Некоторые хирурги полагают, будто гной — это хороший знак, говорящий о том, что организм излечивается. У меня иное мнение. В действительности это означает, что пора сколачивать гроб. Кроме пиемии, были и другие ужасы.
Гангрена. Рожистое воспаление. Столбняк. — Доктор Сьюэлл оглядел трех студентов, сидевших в гостиной. — Вы когда-нибудь видели столбнячный спазм?
Все трое покачали головами.
— Сначала стискиваются челюсти, а рот сжимается в нелепой улыбке. Потом начинаются судорожные сокращения рук, вытягиваются ноги. Мышцы брюшины становягся твердыми, как доска. Из-за внезапных спазмов тело выгибается с такой силой, что порой даже трескаются кости. И все это время, переживая невероятные муки, больной пребывает в сознании. — Сьюэлл отставил пустой бокал. — Джентльмены, ампутация — это лишь начало трагедии. За ней может последовать продолжение. — Он оглядел студентов. — Вашего друга Чарлза поджидает опасность. Я всего лишь удалил больную конечность. Дальше все будет зависеть от его характера, воли к жизни и провидения.

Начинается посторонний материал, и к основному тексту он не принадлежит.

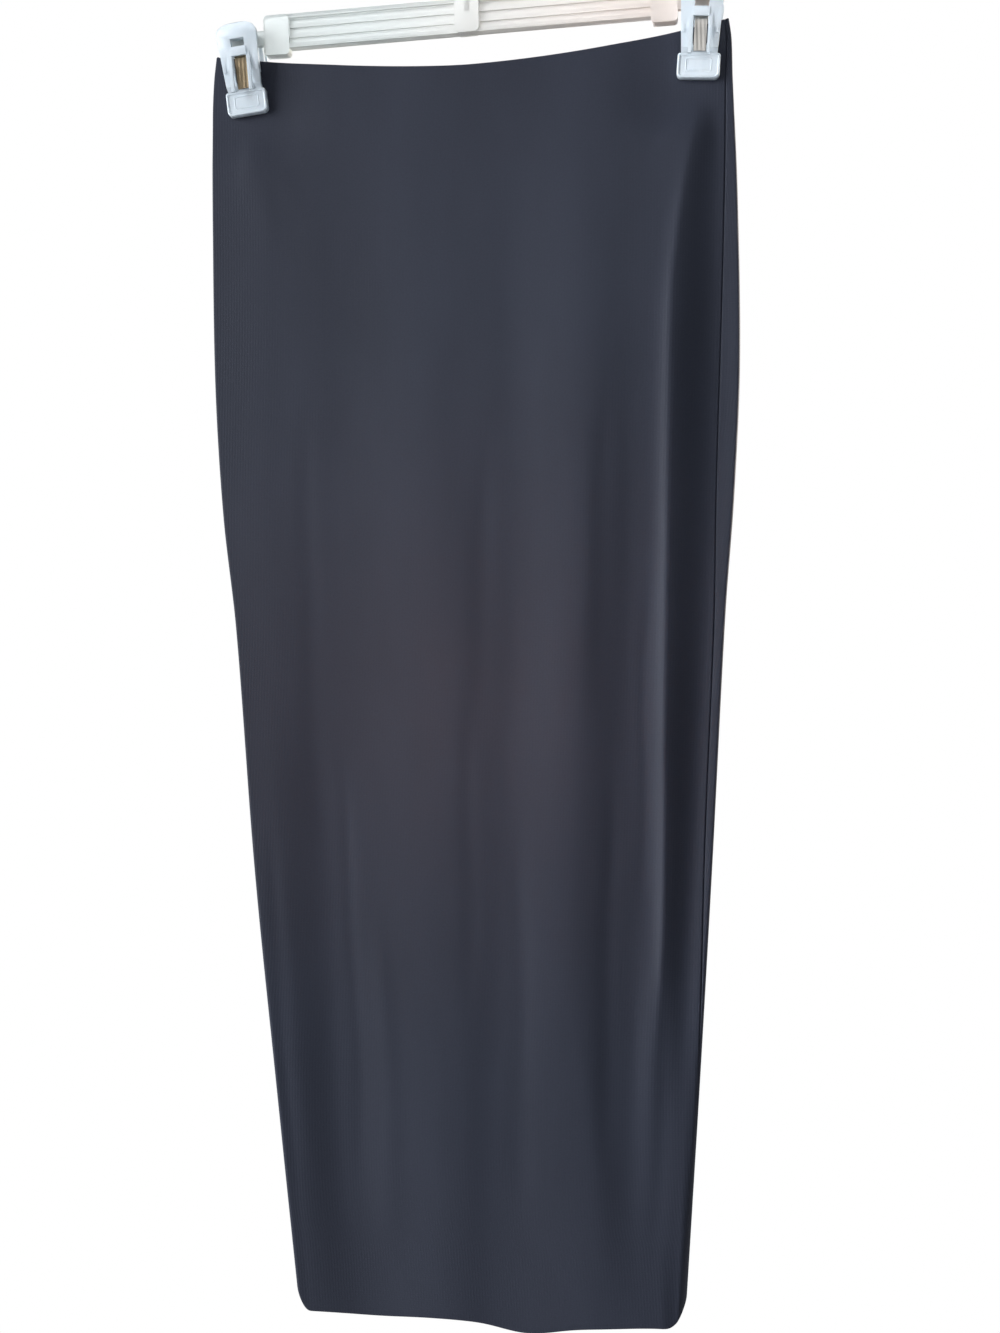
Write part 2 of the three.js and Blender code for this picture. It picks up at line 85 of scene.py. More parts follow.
# Flutes from the left edge to the right: places across at six heights, from -1 to 1, and how far the cloth
# stands out from the middle plane at each of them.
FOLD_HEIGHTS = (-108, -260, -460, -640, -760, -876)
FRONT_FOLDS = (
    ("left edge", (-1, -1, -1, -1, -1, -1), (3, 4, 4.4, 6.4, 7, 6.4)),
    ("left crest", (-0.8, -0.76, -0.84, -0.93, -0.93, -0.93), (3.4, 4.9, 4.8, 6.2, 6.4, 6)),
    ("left valley", (-0.6, -0.54, -0.6, -0.66, -0.7, -0.66), (3.6, 5.4, 4, 2, 2.3, 4.4)),
    ("broad crest", (-0.1, -0.1, -0.04, -0.08, -0.1, -0.12), (4, 8.4, 8.7, 7.2, 8.4, 10.8)),
    ("middle valley", (0.12, 0.12, 0.12, 0.09, 0.04, 0), (3.9, 9, 8.2, 6.4, 7.7, 10.4)),
    ("second crest", (0.46, 0.46, 0.44, 0.4, 0.5, 0.6), (3.8, 12.9, 12.8, 9.8, 13, 17)),
    ("right valley", (0.72, 0.63, 0.64, 0.68, 0.7, 0.78), (3.7, 11.9, 8.2, 5.6, 9.4, 16.9)),
    ("ridge", (0.9, 0.75, 0.765, 0.8, 0.8, 0.88), (3.9, 14.4, 12.8, 9.8, 10.4, 16.7)),
    ("ridge foot", (0.96, 0.93, 0.93, 0.92, 0.94, 0.96), (3.5, 2.8, 2.4, 2.8, 9.8, 15)),
    ("right edge", (1, 1, 1, 1, 1, 1), (3, 4, 4, 4.6, 9, 12)),
)
BACK_FOLDS = (
    ("left edge", (-1, -1, -1, -1, -1, -1), (3, 4, 4.7, 5.3, 6, 7)),
    ("left ridge", (-0.74, -0.74, -0.76, -0.78, -0.79, -0.8), (4.5, 13, 14, 14.2, 14.6, 15)),
    ("left valley", (-0.5, -0.5, -0.51, -0.51, -0.52, -0.52), (4.5, 8, 7.8, 8.4, 9.6, 11)),
    ("middle crest", (-0.08, -0.08, -0.1, -0.12, -0.13, -0.14), (6, 15, 15.6, 16.8, 18.8, 21)),
    ("middle valley", (0.25, 0.25, 0.24, 0.22, 0.21, 0.2), (6, 10, 9.2, 9.4, 10.5, 12)),
    ("right crest", (0.56, 0.56, 0.57, 0.59, 0.6, 0.6), (5, 14, 14.8, 15.6, 16.8, 18)),
    ("right edge", (1, 1, 1, 1, 1, 1), (3, 4, 4.6, 5.6, 6.8, 8)),
)
# Flutes that come to an edge instead of a round top between two heights, and how much of one on each side.
SHARP = {"ridge": (1.0, 0.3)}
ROUND = (0.0, 0.0)
SHARP_TOP, SHARP_TOP_FADE = -150.0, 60.0
SHARP_END, SHARP_END_FADE = -740.0, 120.0

# Lesser creases: place across and height of the upper end, the same of the lower end, how wide the trough
# is, and how deep (less than 0 is a ridge).
FRONT_CREASES = (
    (-0.64, -300, -0.7, -620, 6, 0.3),
    (-0.56, -520, -0.62, -830, 4, 0.4),
    (-0.44, -620, -0.5, -860, 7, -0.6),
    (0.06, -330, 0.02, -560, 6, 0.5),
    (-0.02, -480, -0.06, -700, 5, 0.45),
    (0.2, -560, 0.16, -840, 6, 0.5),
    (0.52, -300, 0.5, -520, 6, 0.6),
    (0.55, -520, 0.6, -800, 5, 0.7),
    (0.7, -420, 0.7, -650, 3, 0.4),
    (0.8, -650, 0.86, -860, 5, 0.6),
    (-0.9, -560, -0.93, -820, 5, 0.5),
)
BACK_CREASES = (
    (-0.62, -260, -0.66, -640, 5, 0.7),
    (-0.3, -420, -0.36, -820, 7, 0.8),
    (0.05, -300, 0.02, -610, 6, 0.6),
    (0.12, -540, 0.1, -850, 5, 0.5),
    (0.4, -380, 0.42, -800, 6, 0.7),
    (0.7, -240, 0.74, -560, 5, 0.6),
    (0.82, -520, 0.84, -840, 5, 0.5),
)
# How far a crease strays from its straight line, and over what height.
SLOW_WANDER, SLOW_WANDER_Z = 1.6, 57.0
QUICK_WANDER, QUICK_WANDER_Z = 0.7, 23.0
# The pull of the clips, as short soft ridges that fan out below each jaw: side, lean in degrees, length,
# width and depth.
FANS = (
    (-1, -4, 62, 5, -0.35),
    (-1, 10, 95, 7, -0.45),
    (-1, 27, 70, 6, -0.3),
    (1, 5, 60, 5, -0.3),
    (1, -12, 80, 7, -0.4),
    (1, -30, 75, 7, -0.35),
)

# ---- Cloth make-up, in millimetres ----
JERSEY_THICK = 0.55
FOLD_RADIUS = 0.8  # of the turned waist edge and hem
CASING_DEPTH = 26.0
HEM_DEPTH = 22.0
SEAM_ALLOWANCE = 3.6
SEAM_GAP = 0.3
SEAM_SEWN_GAP = 0.05  # inside, where the two allowances meet
# How a panel's surface sinks towards its seam: distance from the panel's edge, and share of the lip's depth.
SEAM_LIP = ((0.02, 0.9), (0.12, 0.5), (0.35, 0.24), (0.7, 0.09), (1.2, 0.02), (3.0, 0.0))
HEM_CORNERS = ((-1, 0.93, 16.0), (1, 0.9, 15.0))  # side, where its rise starts, and how much
HEM_CORNER_POWER = 2.5
HEM_SAGS = ((-0.6, 2.2, 0.24), (0.2, 6.2, 0.21), (0.85, -1.6, 0.2))  # place across, depth, width
SEWN_SHARES = (1.0, 0.6)  # of the allowance, turned in at the sewn edge's two columns
LIP_SHARE = 0.35  # of the allowance that the lip's own columns turn in
SEAM_ROOM = 0.6  # of the depth between the panel and the middle plane that an allowance may fill
LEAST_DEPTH, LEAST_SLANT = 0.6, 0.15  # so that an allowance keeps some room at the silhouettes

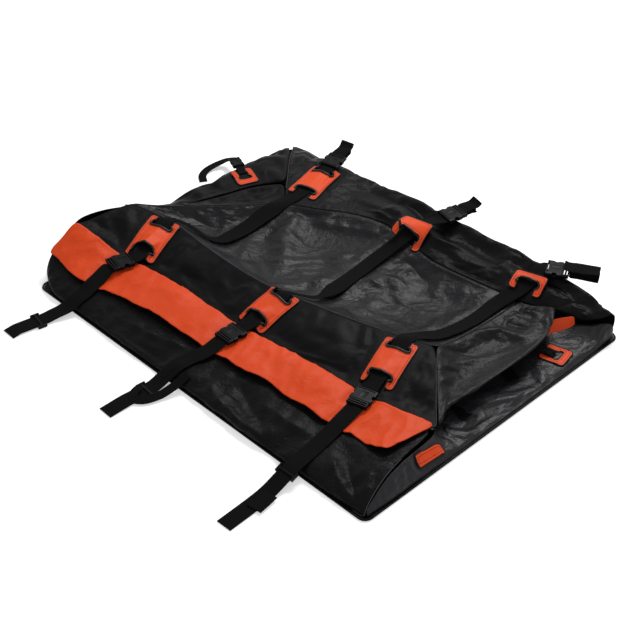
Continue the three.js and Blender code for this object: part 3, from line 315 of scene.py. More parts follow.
def tube(name, places, radius, resolution, material):
    """A round tube along places, as a mesh."""
    data = bpy.data.curves.new(name, "CURVE")
    data.dimensions = "3D"
    data.bevel_depth = radius
    data.bevel_resolution = resolution
    data.use_fill_caps = True
    spline = data.splines.new("POLY")
    spline.points.add(len(places) - 1)
    for point, place in zip(spline.points, places):
        point.co = (*place, 1)
    piece = bpy.data.objects.new(name, data)
    scene.collection.objects.link(piece)
    activate(piece)
    bpy.ops.object.convert(target="MESH")
    piece = bpy.context.object
    cover(piece.data, material)
    return piece


def distances(points):
    """How far along a line of points each of them is."""
    return np.concatenate([[0], np.cumsum(np.linalg.norm(np.diff(points, axis=0), axis=1))])


def dress(piece, body, slot, *replaced):
    for polygon in piece.data.polygons:
        polygon.use_smooth = True
    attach(piece, body)
    if replaced:
        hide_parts(*replaced)


def points_of(mesh):
    co = np.zeros(len(mesh.vertices) * 3)
    mesh.vertices.foreach_get("co", co)
    return co.reshape(-1, 3)


def set_points(mesh, points):
    mesh.vertices.foreach_set("co", points.astype(np.float32).ravel())
    mesh.update()


def normals_of(mesh):
    values = np.zeros(len(mesh.vertices) * 3, np.float32)
    mesh.vertex_normals.foreach_get("vector", values)
    return values.reshape(-1, 3)


# %% [markdown]
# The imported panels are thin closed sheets. Cloth starts from one face of such a sheet: the rim,
# which has very short edges, is taken away, and of the two faces that are left the outer one is
# kept. Its triangles are paired to quads, which subdivide evenly.

# %% The outer face of a packed sheet
RIM = 0.0021


def outer_face(node):
    mesh = nodes[node].data.copy()
    piece = new_piece(node + "_cloth", mesh, wall_cloth)
    edit_merged(piece)
    bpy.ops.mesh.select_all(action="DESELECT")
    work = bmesh.from_edit_mesh(mesh)
    for face in work.faces:
        face.select = min(edge.calc_length() for edge in face.edges) < RIM
    bpy.ops.mesh.delete(type="FACE")
    work = bmesh.from_edit_mesh(mesh)
    work.faces.ensure_lookup_table()
    left, islands = set(work.faces), []
    while left:
        island, front = [], [left.pop()]
        while front:
            face = front.pop()
            island.append(face)
            for edge in face.edges:
                for other in edge.link_faces:
                    if other in left:
                        left.discard(other)
                        front.append(other)
        islands.append(island)
    rise = [sum(face.normal.z * face.calc_area() for face in island) for island in islands]
    keep = set(islands[rise.index(max(rise))])
    for face in work.faces:
        face.select = face not in keep
    bpy.ops.mesh.delete(type="FACE")
    bpy.ops.mesh.select_all(action="SELECT")
    bpy.ops.mesh.tris_convert_to_quads(face_threshold=math.pi, shape_threshold=math.pi)
    bpy.ops.mesh.delete_loose()
    bpy.ops.object.mode_set(mode="OBJECT")
    quads = sum(1 for p in mesh.polygons if len(p.vertices) == 4)
    print(node, "outer face:", len(mesh.polygons), "faces,", quads, "quads")
    return piece


# %% [markdown]
# What lies on the cloth must stay on it. Every strap, patch and buckle is measured once, and a
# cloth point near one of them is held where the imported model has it.

# %% How free each cloth point is
lying = [n for n in nodes if n.startswith(("patch_", "cross_strap", "storm_flap", "zip_", "slider"))
         or n.endswith(("_patch", "_socket", "_prongs", "_tail", "_tether"))]


def tree_of(node):
    mesh = nodes[node].data
    return BVHTree.FromPolygons([v.co for v in mesh.vertices], [p.vertices for p in mesh.polygons])


lying_trees = [tree_of(node) for node in lying]


def freedom(points, near=0.006, far=0.04, trees=None):
    """0 where a point lies under one of the pieces, 1 where it is far from all of them."""
    free = np.ones(len(points))
    for k, point in enumerate(points):
        distance = far
        for tree in trees or lying_trees:
            hit = tree.find_nearest(Vector(point), distance)
            if hit[0] is not None:
                distance = min(distance, hit[3])
        share = min(1.0, max(0.0, (distance - near) / (far - near)))
        free[k] = share * share * (3 - 2 * share)
    return free


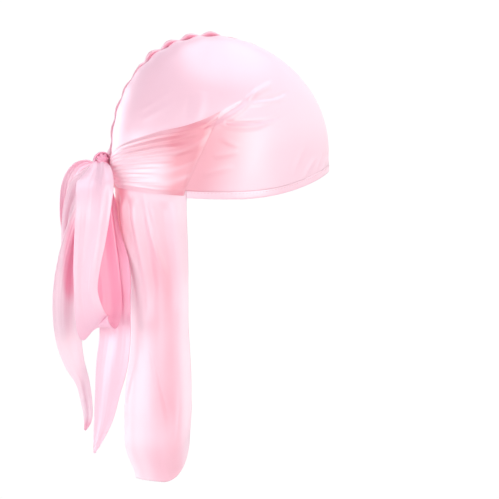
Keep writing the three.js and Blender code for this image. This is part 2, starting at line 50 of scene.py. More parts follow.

Элиза закончила петь колыбельную, и теперь со второго этажа доносился только скрип половиц — она мерила шагами комнату Чарлза. Взад-вперед, взад-вперед. Если бы одной материнской любви было достаточно, чтобы спасти ребенка, ни одно лекарство по силе не смогло бы сравниться с тем, что исходило от Элизы, от ее взволнованных шагов и тревожных вздохов. «А моя матушка — она так же преданно сидела возле моей постели, когда я болел?» — подумал Норрис. У него сохранилось только смутное воспоминание о том, как он, очнувшись от лихорадочного сна, увидел одинокую свечу, горевшую у его постели, и Софию, которая, склонившись, гладила его по волосам и шептала: «Ты моя единственная настоящая любовь». «Ты действительно так думала, мама? — мысленно воскликнул Норрис. — Тогда почему же покинула меня?»
В парадную дверь постучали. Они услышали, как горничная промчалась по коридору, чтобы открыть ее, однако доктор Гренвилл и не собирался вставать. Усталость приковала его к стулу, и он, не двигаясь, прислушивался к диалогу у двери.
— Могу я поговорить с доктором Гренвиллом?
— Простите, сэр, — отозвалась горничная. — В нашем доме сегодня случилась беда, и доктор не в состоянии вас принять. Если вы оставите свою карточку, возможно, он…
— Скажите, что его хочет видеть господин Пратт из Ночной стражи.